When one isn't enough...When you are making multiple copies of something new, the hardest one to make by far is the first one. Why? Because you have to actually design the thing and then, when building it, you discover all the ways in which theory and practice differ; you have to iron out the kinds, correct the bugs, and hopefully don't go too far off budget and off schedule... But after number one has been built, you can take everything you've learned and hopefully number two is more of a "cut & paste" job...
That seems to be the plan with the massive battery factory that Tesla has been building in Nevada a year. Last April, Musk announced that the Gigafactory would now officially be known as Gigafactory 1, that there would be others, and that he expects other companies to also build their own similar battery supplies (after all, if electric vehicles replace gasoline and diesel ones, a lot of batteries will be needed).

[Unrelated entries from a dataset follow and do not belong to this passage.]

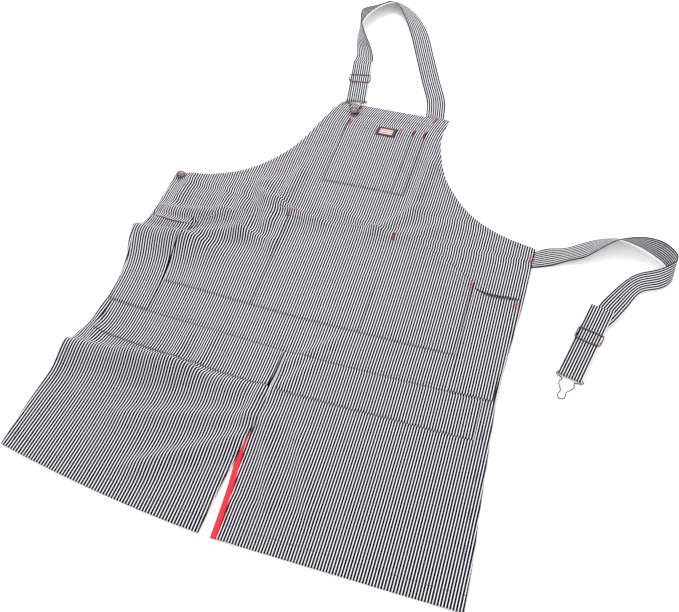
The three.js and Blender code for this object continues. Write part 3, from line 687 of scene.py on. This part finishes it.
# %% Straps
def rail(points, count, closed=False):
    """A centripetal spline: between two points, a cubic whose end slopes weigh the neighbouring
    spans by the root of their length, which keeps tight bends from looping."""
    p = np.asarray(points, float)
    if closed:
        p = np.concatenate([p[-1:], p, p[:2]])
    else:
        p = np.concatenate([2 * p[:1] - p[1:2], p, 2 * p[-1:] - p[-2:-1]])
    spans = len(p) - 3
    t = np.linspace(0, spans, count + 1)[:-1] if closed else np.linspace(0, spans, count)
    i = np.minimum(t.astype(int), spans - 1)
    w = (t - i)[:, None]
    a, b, c, d = p[i], p[i + 1], p[i + 2], p[i + 3]
    ab, bc, cd = [np.sqrt(np.linalg.norm(step, axis=1))[:, None] + 1e-9
                  for step in (b - a, c - b, d - c)]
    slope_b = ((b - a) / ab - (c - a) / (ab + bc) + (c - b) / bc) * bc
    slope_c = ((c - b) / bc - (d - b) / (bc + cd) + (d - c) / cd) * bc
    return ((2 * b - 2 * c + slope_b + slope_c) * w**3
            + (-3 * b + 3 * c - 2 * slope_b - slope_c) * w**2 + slope_b * w + b)


def unit(vectors):
    """Each vector, at length one."""
    return vectors / np.linalg.norm(vectors, axis=-1)[..., None]


def superellipse(count, power):
    """A full turn's cosine and sine, each raised to a power: a circle at 1, squarer below it."""
    angle = np.linspace(0, 2 * math.pi, count, endpoint=False)
    c, s = np.cos(angle), np.sin(angle)
    return np.sign(c) * np.abs(c) ** power, np.sign(s) * np.abs(s) ** power


def strap(name, rail_a, rail_b, body, count, sides=40):
    """A strap between two rails. Each point is the middle of the two, plus a share of the width
    towards the rail, plus a share of the thickness along the normal."""
    a, b = rail(rail_a, count), rail(rail_b, count)
    middle, half = (a + b) / 2, (b - a) / 2
    along = np.gradient(middle, axis=0)
    normal = unit(np.cross(along, half))
    wide, deep = superellipse(sides, 0.4)
    seam_dip = 1 - 0.35 * np.exp(-(((np.abs(wide) - 0.86) / 0.03) ** 2))
    deep = deep * STRAP / 2 * seam_dip
    points = middle[:, None] + half[:, None] * wide[:, None] + normal[:, None] * deep[:, None]
    run = running(middle)
    uv = np.stack(np.broadcast_arrays(wide * STRAP_WIDTH / 2, run[:, None]), -1)
    faces = capped_faces(count, sides)
    obj = new_mesh(name + "_cloth", points.reshape(-1, 3), faces, uv.reshape(-1, 2))
    obj.data.materials.append(strap_twill)
    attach(obj, body)
    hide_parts(name)
    SHEETS.append((obj, (STRAP_WIDTH * MM, float(run[-1]) * MM), None))
    return obj


# %% Strap ends
GAP, WIRE, SLIDE_LENGTH, SLIDE_BAR, SLIDE_TRAVEL = 0.3, 1.8, 24, 1.9, 12
BAR_Z = 3.7  # the height of a hook's wire
WRAP = (STRAP + WIRE) / 2 + 2 * GAP
LOW_Z = SLIDE_BAR + 2 * GAP + STRAP / 2
HIGH_Z = LOW_Z + STRAP + GAP
FRAME_Z = HIGH_Z + STRAP / 2 + GAP + SLIDE_BAR / 2
FLAT = 1.0


class StrapEnd:
    """The doubled end of a strap: a hook's crossbar, the way out from it, and the slide behind."""

    def __init__(self, bar, degrees, slide, tail):
        turn = math.radians(degrees)
        self.bar = np.array([*bar, 0.0])
        self.out = np.array([math.cos(turn), math.sin(turn), 0])
        self.side = np.array([-self.out[1], self.out[0], 0])
        self.slide, self.tail = slide, tail

    def place(self, along, across, z):
        """A point from its distance past the crossbar, its distance across and its height."""
        along, across, z = np.broadcast_arrays(*np.atleast_1d(along, across, z))
        on_table = self.bar + self.out * along[:, None] + self.side * across[:, None]
        return on_table + [0, 0, 1] * z[:, None]

    def stations(self, start):
        """The run along the table, round the crossbar and back over itself to the tail."""
        level = SLIDE_LENGTH / 2 + SLIDE_TRAVEL + 2 - self.slide
        turn = np.radians([-60, -20, 20, 60])
        way = np.array([0.25, 0.5, 0.75])
        climb = -16 + (level + 16) * way
        along = np.r_[start, level, climb[::-1], -16, -6, WRAP * np.cos(turn),
                      -6, -16, climb, level, -self.slide - self.tail]
        low, high = BAR_Z - WRAP, BAR_Z + WRAP
        lower = low + (LOW_Z - low) * rise(0, 1, way)
        upper = high + (HIGH_Z - high) * rise(0, 1, way)
        z = np.r_[LOW_Z, LOW_Z, lower[::-1], low, low, BAR_Z + WRAP * np.sin(turn),
                  high, high, upper, HIGH_Z, HIGH_Z]
        half = STRAP_WIDTH / 2
        return self.place(along, half, z), self.place(along, -half, z)


# %% Strap runs
waist_end = StrapEnd((WAIST_HALF + 94, -236), -102.4, 82, 64)
HOOK_LENGTH, HOOK_SEAT, CROSSBAR_OUT = 38, 6, 8
BIB_BUTTON = np.array([-63.5, BIB_TOP + CROSSBAR_OUT - (HOOK_LENGTH - HOOK_SEAT)])
WAIST_BUTTON = np.array([11 - WAIST_HALF, 4])
NECK_DEGREES = -79.8
neck_turn = math.radians(NECK_DEGREES)
neck_out = np.array([math.cos(neck_turn), math.sin(neck_turn)])
neck_end = StrapEnd(BIB_BUTTON - (HOOK_LENGTH - HOOK_SEAT) * neck_out, NECK_DEGREES, 65, 57)

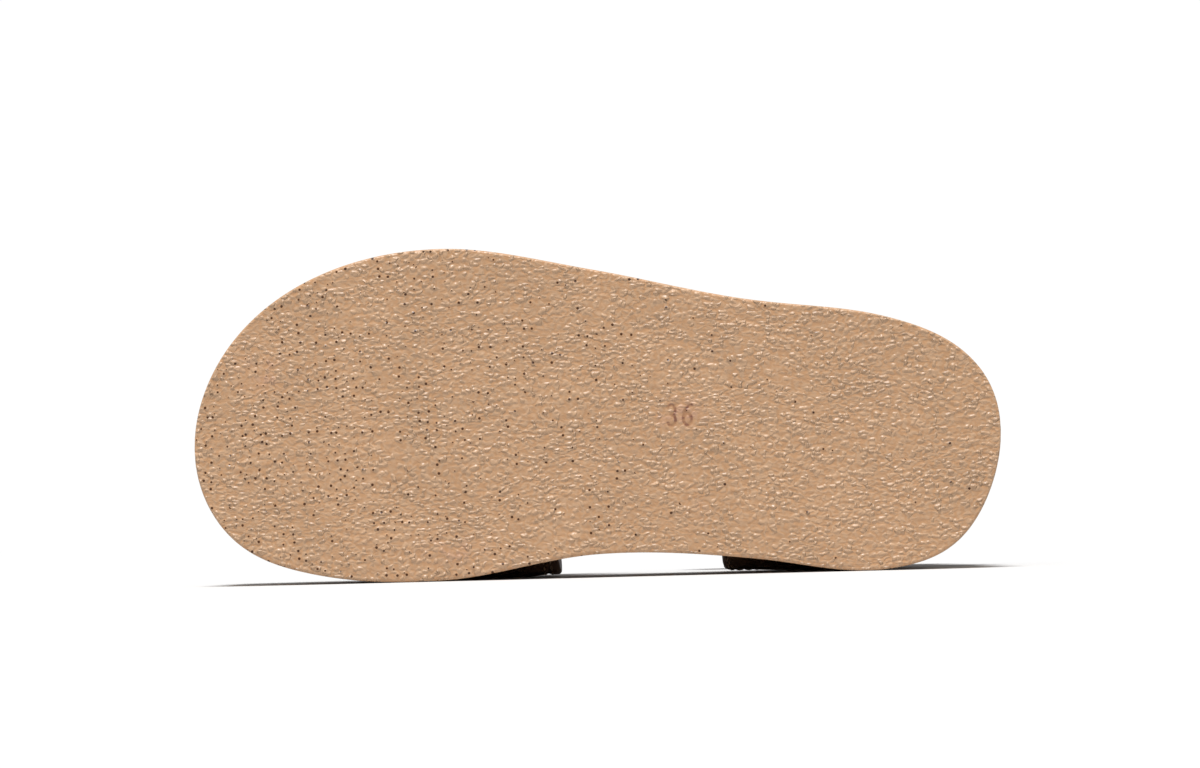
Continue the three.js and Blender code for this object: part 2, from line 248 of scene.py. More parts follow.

Until recently, it wasn't clear where Tesla wanted to put the second Gigafactory. Some people speculated about Japan, where a lot of Tesla components are sourced and where the company's main battery partner, Panasonic, is based. Or it could have been in the United States, where Tesla does most of its manufacturing.
But based on a recent report, it looks like Germany is at the top of the list:
Tesla Motors Inc. is in discussions with the German government over the prospect of building a battery factory in the country, Economy Minister Sigmar Gabriel said Tuesday.

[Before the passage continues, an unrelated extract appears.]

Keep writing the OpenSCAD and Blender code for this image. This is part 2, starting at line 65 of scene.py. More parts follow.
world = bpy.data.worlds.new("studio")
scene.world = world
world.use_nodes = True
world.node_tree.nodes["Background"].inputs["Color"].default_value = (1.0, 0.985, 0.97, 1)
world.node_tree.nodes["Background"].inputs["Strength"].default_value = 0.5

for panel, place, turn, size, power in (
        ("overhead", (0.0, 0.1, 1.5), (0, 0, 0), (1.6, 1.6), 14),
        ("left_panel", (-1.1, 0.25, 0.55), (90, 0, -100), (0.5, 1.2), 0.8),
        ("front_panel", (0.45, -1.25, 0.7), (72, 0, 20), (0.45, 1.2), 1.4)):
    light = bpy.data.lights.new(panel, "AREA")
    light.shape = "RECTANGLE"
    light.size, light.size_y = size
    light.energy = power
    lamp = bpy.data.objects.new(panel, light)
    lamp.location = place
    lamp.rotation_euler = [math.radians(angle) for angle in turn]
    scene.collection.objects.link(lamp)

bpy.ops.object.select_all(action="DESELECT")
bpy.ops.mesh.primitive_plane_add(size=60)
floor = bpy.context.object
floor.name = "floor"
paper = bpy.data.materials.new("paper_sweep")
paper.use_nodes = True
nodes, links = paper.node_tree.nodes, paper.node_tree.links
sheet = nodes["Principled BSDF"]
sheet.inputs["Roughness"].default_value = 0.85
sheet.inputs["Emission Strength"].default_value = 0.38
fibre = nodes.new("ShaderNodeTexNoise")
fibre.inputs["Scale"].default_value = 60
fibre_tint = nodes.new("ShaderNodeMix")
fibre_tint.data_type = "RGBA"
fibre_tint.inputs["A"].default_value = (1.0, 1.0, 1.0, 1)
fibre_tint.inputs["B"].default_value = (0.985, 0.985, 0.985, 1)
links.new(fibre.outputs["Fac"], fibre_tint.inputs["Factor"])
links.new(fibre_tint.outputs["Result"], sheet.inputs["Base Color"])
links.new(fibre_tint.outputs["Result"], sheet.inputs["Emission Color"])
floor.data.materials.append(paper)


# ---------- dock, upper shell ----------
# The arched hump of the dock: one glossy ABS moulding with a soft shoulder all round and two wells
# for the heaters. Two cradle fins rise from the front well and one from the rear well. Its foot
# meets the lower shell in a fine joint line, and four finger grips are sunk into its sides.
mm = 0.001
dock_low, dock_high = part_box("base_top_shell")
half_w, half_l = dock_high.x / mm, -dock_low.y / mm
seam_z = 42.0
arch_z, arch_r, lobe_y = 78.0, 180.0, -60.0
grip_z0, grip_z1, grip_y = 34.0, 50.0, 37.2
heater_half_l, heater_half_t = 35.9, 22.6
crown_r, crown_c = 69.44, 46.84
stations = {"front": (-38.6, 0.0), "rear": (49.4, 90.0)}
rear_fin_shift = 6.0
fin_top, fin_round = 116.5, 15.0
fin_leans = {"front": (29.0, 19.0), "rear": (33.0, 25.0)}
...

Tesla Chief Executive Officer Elon Musk has been in contact with German officials and may seek state support for the facility, Gabriel said at an event at a Mercedes-Benz car factory in Rastatt, Germany. Gabriel didn’t provide details about the proposed plant or timing of a decision.

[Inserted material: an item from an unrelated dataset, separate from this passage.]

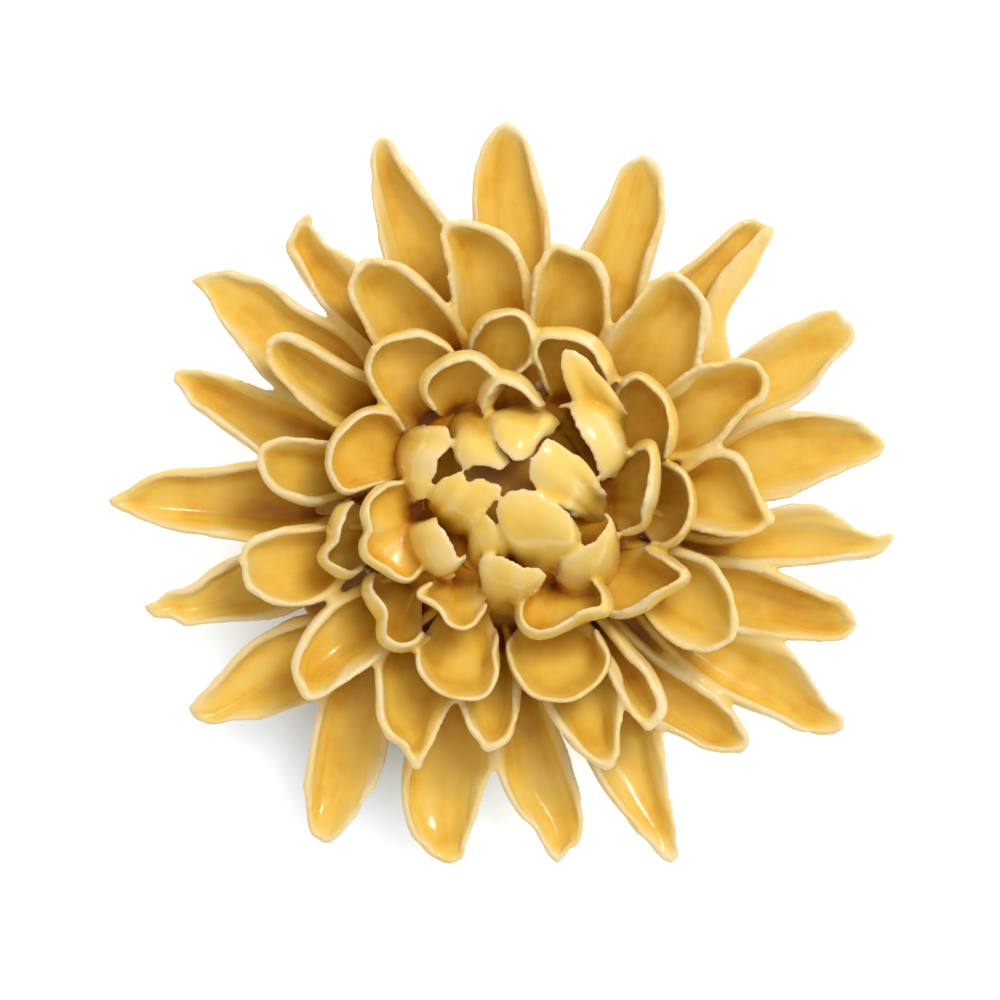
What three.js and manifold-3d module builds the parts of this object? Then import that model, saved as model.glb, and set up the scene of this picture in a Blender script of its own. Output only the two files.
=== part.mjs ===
// A hand-built, glazed ceramic chrysanthemum ornament that lies on its flat back.
// Sizes are real ones in millimetres and angles are in degrees.
// +Z points out of the flower's face, and the origin is under its middle, on the surface that it lies on.
import * as THREE from 'three';
import { mergeVertices } from 'three/addons/utils/BufferGeometryUtils.js';
import Module from 'manifold-3d';

const CLAY = 1.9; // thickness of a petal's strip along its keel
const RIM = 1.15; // thickness of the strip at its rims
const SINK = 1.5; // depth of a leaning petal's root under the dome's skin
const CORE_SIDES = 30;
const SMALLEST_FACET = 0.05; // flatter detail than this is joined to its neighbours

// The core's profile from the back disc up the dome, as radius and height.
const CORE = [
  [0, 0],
  [30, 0],
  [33, 2.5],
  [33, 5.5],
  [27, 9.5],
  [20, 14.5],
  [15, 18.5],
  [11, 22.5],
  [7, 25.5],
  [0, 26.5],
];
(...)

“We’re in talks” with the Tesla CEO about a possible plant, Gabriel said. “I assume he will want public funds.”
Tesla refused to comment, possibly because they are having discussions with multiple parties or simple want to keep things quiet until there is an official announcement to be made.
Germany would make a lot of sense, though. It's the automobile hub of Europe, as well as a country known for its high-tech manufacturing and engineering. The Euro has significantly weakened against the US dollar, so Tesla making a big investment in Europe now would cost a lot less than it would have a couple of years ago.
We'll have to wait and see. But two gigafactories (or more!) would certainly reduce the cost of batteries significantly and hasten the rise of EVs. If one Gigafactory can cut costs by about 30%, two should be able to do more through increased economies of scale.